That's why Dubai built the world's only 7 star hotel, a series of luxury islands, and the world's largest tower.
But the global property bubble is bursting.
As I wrote last December:
Housing bubbles are now bursting in China, France, Spain, Ireland, the United Kingdom, Eastern Europe, and many other regions.
And the bubble in commercial real estate is also bursting world-wide. See this.
But Dubai got hit the hardest.
As Bloomberg notes:
Dubai
suffered the world’s steepest property slump in the global recession,
with home prices dropping 50 percent from their 2008 peak, according to
Deutsche Bank AG.
As the CBC notes, things went South quickly in Dubai:
Hundreds of billions of dollars worth of building projects were delayed or cancelled. Thousands of jobs disappeared.
Dubai,
playground of the über-extravagant, suddenly found itself facing the
very real possibility that its biggest state-owned company, Dubai
World, could go into bankruptcy. It warned it was having trouble making
debt payments on $59 billion US — money borrowed to pay for all the
excess.
Global Impact
The CBC also notes that Dubai World has holdings worldwide:
Dubai World is Dubai's main holding and investment enterprise, but its holdings range far beyond the Persian Gulf area ...
Another
Dubai World holding — DP World — operates Centerm, a container terminal
in Vancouver's inner harbour. DP World acquired the terminal when it
bought the marine terminal assets of P&O Ports in 2006, and plans
to spend $140 million to expand it.
That purchase also gave it
ownership of many key U.S. ports — something that raised national
security concerns in the U.S. Some American legislators didn't like the
idea that U.S. ports would be controlled by Middle Eastern state-owned
enterprises.
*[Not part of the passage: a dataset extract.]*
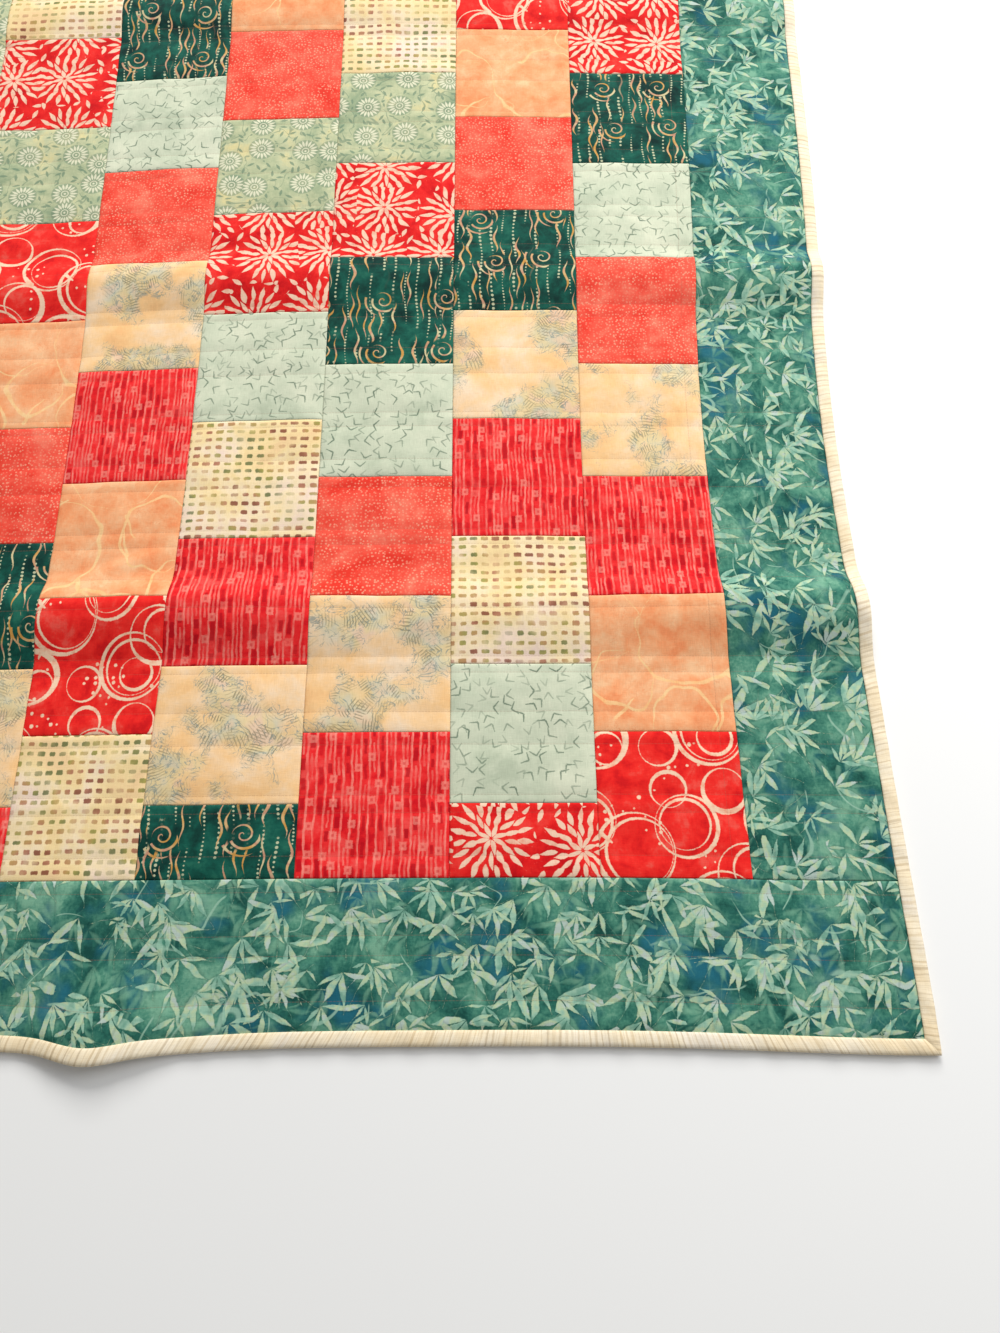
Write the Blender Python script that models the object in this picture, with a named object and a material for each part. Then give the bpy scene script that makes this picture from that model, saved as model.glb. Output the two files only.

DP World subsequently sold its U.S. port assets.
In
Britain, another Dubai World subsidiary, Leisurecorp, bought the
Turnberry Resort in Scotland in 2008 — home to the 2009 British Open —
for more than 50 million pounds.
In the U.S., Dubai World's
investment arm, Istithmar World, bought the luxury retailer Barneys New
York in 2007 for almost $1 billion US. There were reports earlier this
year it was trying to unload the retailer as the luxury market unwound
and Istithmar racked up big losses from the global financial meltdown,
but Dubai World's chair denied it.
In addition, Bloomberg notes that India might be effected by Dubai's economic problems:
About
4.5 million Indians live and work in the Gulf region and remit more
than $10 billion annually, according to government data. The turmoil
may affect remittances, said Thomas Issac, finance minister of the
southern state of Kerala, which accounted for about a quarter India’s
migrant labor in 2005...Remittances from the Middle East account for about 25 percent of Kerala’s economy, Issac said
The Royal Bank of Scotland
is Dubai's biggest creditor, with $2.3 billion, or 17 percent, of Dubai
World loans since January 2007. HSBC, Europe’s biggest bank, has the
“largest absolute exposure” in the U.A.E. with $17 billion of loans in
2008
Yves Smith notes that Dubai's default caught creditors by surprise:
I
got a message from someone who was on the conference call [with Dubai
government officials]... Some European banks may be on the wrong side
of this trade. As readers may know, EuroBanks went into the crisis with
even lower capital levels than their US counterparts, and have taken
fewer writedowns of their dodgy exposures:The
standstill announcement…was a massive surprise. One could sense the
panic in those asking questions….this could be the turning point in
spreads and could be viewed similar to the Russian debt crisis in 1998
or the Bear situation in 2007…based on companies and the accents of the
people asking questions, it is obvious European institutions will be
hit hard…Dubai made this announcement at the beginning of a four day
holiday, so there will be little news until next week…There is another
wave of pain out there. This information does not seem to be making its
way to other markets. It will.
Zero Hedge has a good roundup of statistics regarding the biggest creditors of the United Arab Emirates, of which Dubai is a part:
Creditors:
Of United Arab Emirates (By Origin via Credit Suisse citing Bank for International Settlements):
United Kingdom: $50.2 billion
France: $11.3 billion
Germany: $10.6 billion
United States: $10.6 billion
Japan: $ 9.0 billion
Switzerland: $ 4.6 billion
Netherlands: $ 4.5 billion
Of United Arab Emirates (By Entity via Credit Suisse, citing Emirates Bank Association):
HSBC Bank Middle East Limited: $17.0 billion
Standard Chartered Bank: $ 7.8 billion
Barlays Bank Plc: $ 3.6 billion
ABN-Amro (RBS): $ 2.1 billion
Arab Bank Plc: $ 2.1 billion
Citibank: $ 1.9 billion
Bank of Baroda: $ 1.8 billion
Bank Saderat Iran: $ 1.7 billion
BNP Parabas: $ 1.7 billion
Lloyds: $ 1.6 billion
The Associated Press has additional details.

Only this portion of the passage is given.